Thermal interface materials and structures have found increasing usage as the demands for thermal dissipation from heat-generating electronic devices have correspondingly increased. As electronic components used in the manufacture of various products have become both smaller in size and greater in capacity, their heat generation per unit area has increased dramatically. Because many electronic components lose efficiency and performance in elevated temperature environments, it has become imperative to utilize materials and structures proficient in removing thermal energy from and around the respective heat-generating electronic components.
In many applications, a heat diffuser, such as a heat sink or heat spreader, is employed to increase the rate at which thermal energy is removed from a heat-generating electronic component. Such heat diffusers are thermally conductive, and typically provide a heat exchange interface of relatively high capacity. For example, heat spreaders may be thermally coupled to a heat-generating electronic component and placed in the path of a moving air stream driven by a cooling fan, or may be in thermal contact with another fluid of even greater thermal capacity, such as water, in order to shed thermal energy to the thermal loading fluid. In some iterations, the heat spreaders possess relatively large surface areas to increase the potential contact area with a thermal loading fluid, as described above.
One problem that is encountered in removing thermal energy through the use of a heat dissipater is in obtaining good thermal coupling between the heat-generating electronic component and the heat dissipater. For example, respective facing surfaces of the heat-generating electronic component and the heat dissipater may be irregular, thereby preventing continuous contact therebetween. Where contact between the two facing surfaces is not obtained, heat transfer efficiency is dramatically reduced due to the fact that an additional thermal boundary in the form of a gap between the two facing surfaces is introduced, and wherein the gap likely has a lower thermal conductivity than the material of the heat dissipater.
Various solutions have been implemented in an attempt to overcome such problem, including the use of thermally conductive interface materials disposed between the heat-generating electronic component and the heat dissipater to minimize or eliminate gaps between the component and the heat dissipater. Thermal interface materials have been rendered in various forms, such as greases, waxes, pastes, gels, pads, adhesives, and the like. Conventional thermal interface materials typically contain a polymer substance that, in its bulk form, is at least somewhat conformable to a surface when placed under applied pressure and potentially within an elevated temperature environment. In some applications, such a conformable substance may be silicone oil or other polymer material. The conformability aspect of thermal interface materials is important in order to fill in any surfaces irregularities in the respective heat transfer surfaces so as to maximize the efficiency of thermal transfer from the heat-generating electronic component to the thermal interface material, and subsequently from the thermal interface material to the heat dissipater. Any gaps that may exist between the thermal interface material and the respective surfaces of the heat-generating electronic component and the heat dissipater introduce additional thermal boundaries, which reduce thermal transfer rates.
Though various thermal interface materials and structures have been developed for the purpose of removing thermal energy from heat-generating electronic components, it has been discovered that interface materials and structures may additionally be useful in acting as an electrical conductor between two bodies. Many electrically conductive connection apparati, of course, are found in the conventional arts. However, such apparatus are typically insufficiently conformable, and insufficiently thermally conductive to provide desired thermal conductivity and thermal transfer characteristics.

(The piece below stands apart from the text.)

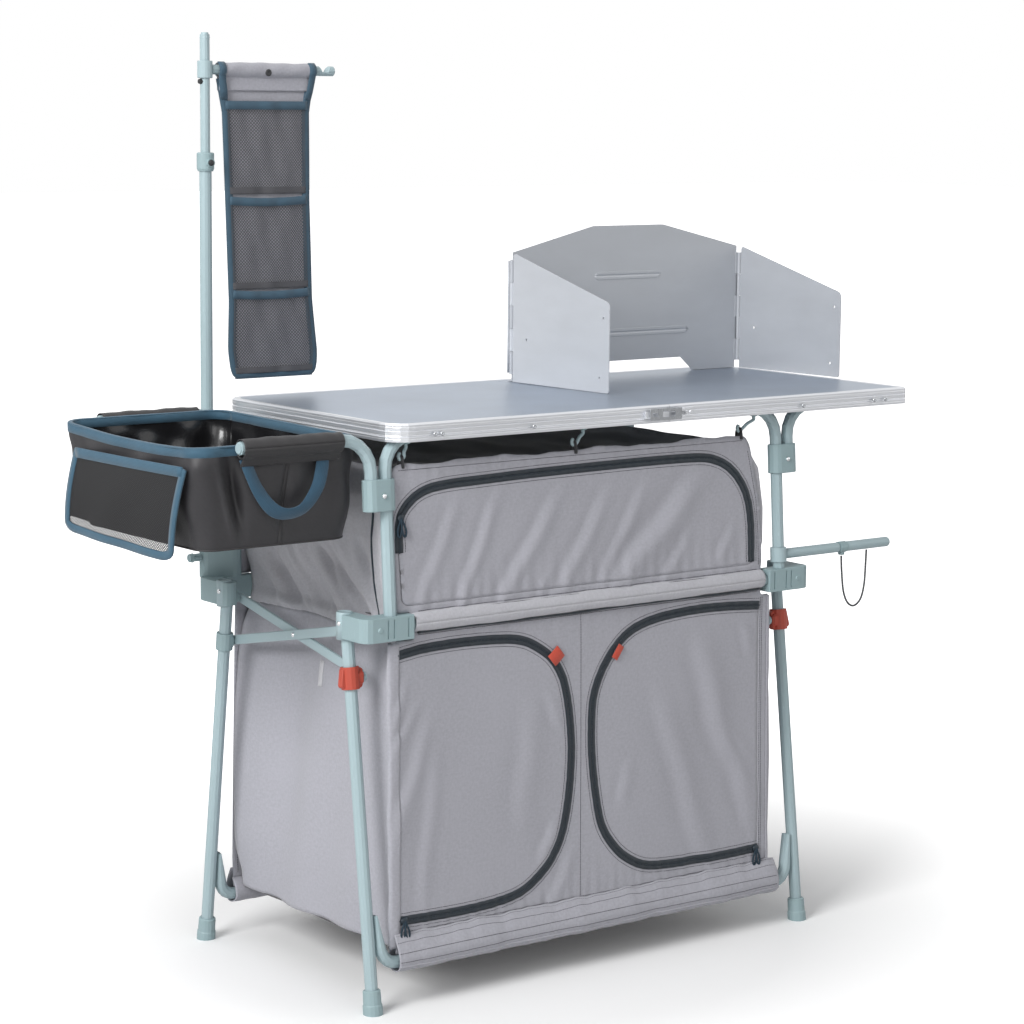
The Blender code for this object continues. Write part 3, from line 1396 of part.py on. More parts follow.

It is therefore a principal object of the present invention to provide an interconnect structure that is thermally and electrically conductive, and is also sufficiently conformable so as to be useful as a thermal and electrical interconnect.
It is a further object of the present invention to provide an interconnect structure that exceeds at least a minimum threshold for thermal and electrical conductivity at least along a designated direction, which direction connects a first body to a second body.
It is another object of the present invention to provide a thermally and electrically conductive interconnect structure for disposition between a first body and second body, which interconnect structure exhibits sufficient conformability so as to enable desired efficiency of thermal and electrical energy transfer between the first and second bodies.